Next week’s Nato summit in the Latvian capital of Riga, the first to be held on the territory of the former Soviet Union, will remove “the very last traces of the Iron Curtain” from the region, according to Vaira Vike-Freiburga, the Latvian president.
“It’s a very visible way of stamping on to people’s minds, both in Latvia and elsewhere, this change in the map of Europe, this change in the map of the world,” Mrs Vike-Freiburga said in an interview with the Financial Times on Wednesday.
The summit will bring to Riga thousands of visitors from the alliance’s 26 members, headed by US President George W. Bush. Latvia, along with neighbouring Estonia and Lithuania, were among the seven nations that joined Nato in its last enlargement in 2004 – the same year they entered the European Union.
While some Latvians have complained about the cost and inconvenience of the event, most appreciate the symbolic value of flying Nato’s flags on the borders of Russia – successor to the former Soviet Union and a country attempting to re-establish its influence over former subject states.
Riga has this year seen an improvement in relations with Moscow after considerable tensions last year, when the Baltic states irritated Russia by using the 60th anniversary of the end of the second world war to remember their own occupation by the Soviet Union. However, Latvia has still to sign a border treaty with Russia.

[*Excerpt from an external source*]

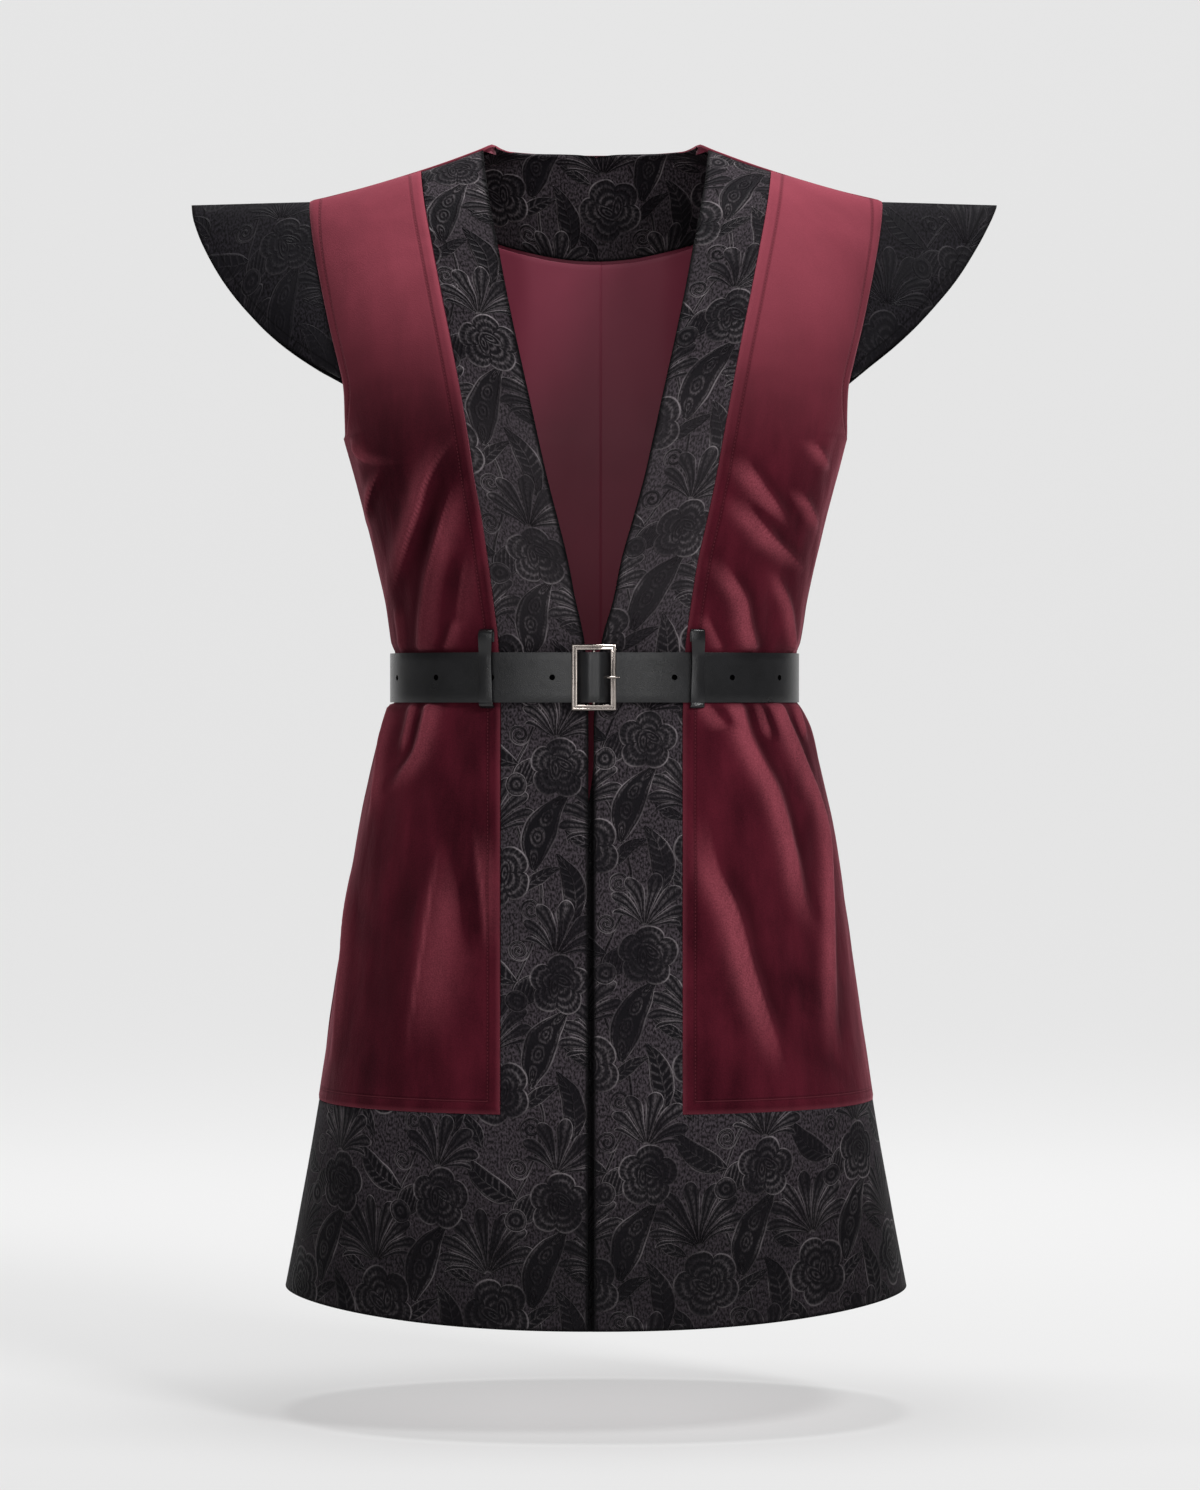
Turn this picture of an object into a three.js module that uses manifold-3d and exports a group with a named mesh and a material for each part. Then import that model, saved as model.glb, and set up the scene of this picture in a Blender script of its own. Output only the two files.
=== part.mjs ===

Mrs Vike-Freiburga said the government was now trying to secure a treaty that would remove a long-standing cloud over relations.
However, she warned that there were still people in Russia who thought fondly in “anachronistic” terms about the former Soviet Union and about Moscow’s influence over its former satellites. Russia retained instruments, including energy policy, that it was using to further its “political priorities” in the region, the Latvian president said.
She emphasised the value of the mutual defence guarantees at the heart of Nato, saying that Latvia’s efforts to remain neutral between the first and second world wars had ended in the loss of independence.
“If we were invaded...from Mars I would expect the Nato alliance to immediately react and to take all measures to defend us,” she said. “This is absolutely the fundamental principle of the alliance and if ever the alliance falls down on it, the alliance collapses.”
Mrs Vike-Freiburga urged the EU to finalise a mandate to negotiate a co-operation agreement with Russia. Poland, which is locked in a dispute with Moscow over agricultural trade, has been blocking the start of talks, which were due to get under way at tomorrow’s EU-Russia summit.
The Latvian president said: “We want an agreement between the EU as a whole, where we all agree, with Russia as a partner, so that we can rely on certain principles of interaction and of collaboration...so that we don’t have unexpected things popping up constantly. That is not in our interest.”
Mrs Vike-Freiburga, who ran unsuccessfully in the recent race to succeed Kofi Annan as secretary-general of the United Nations, said she would be ready to retire when her term ended next summer but indicated she remained available for a “challenging” post.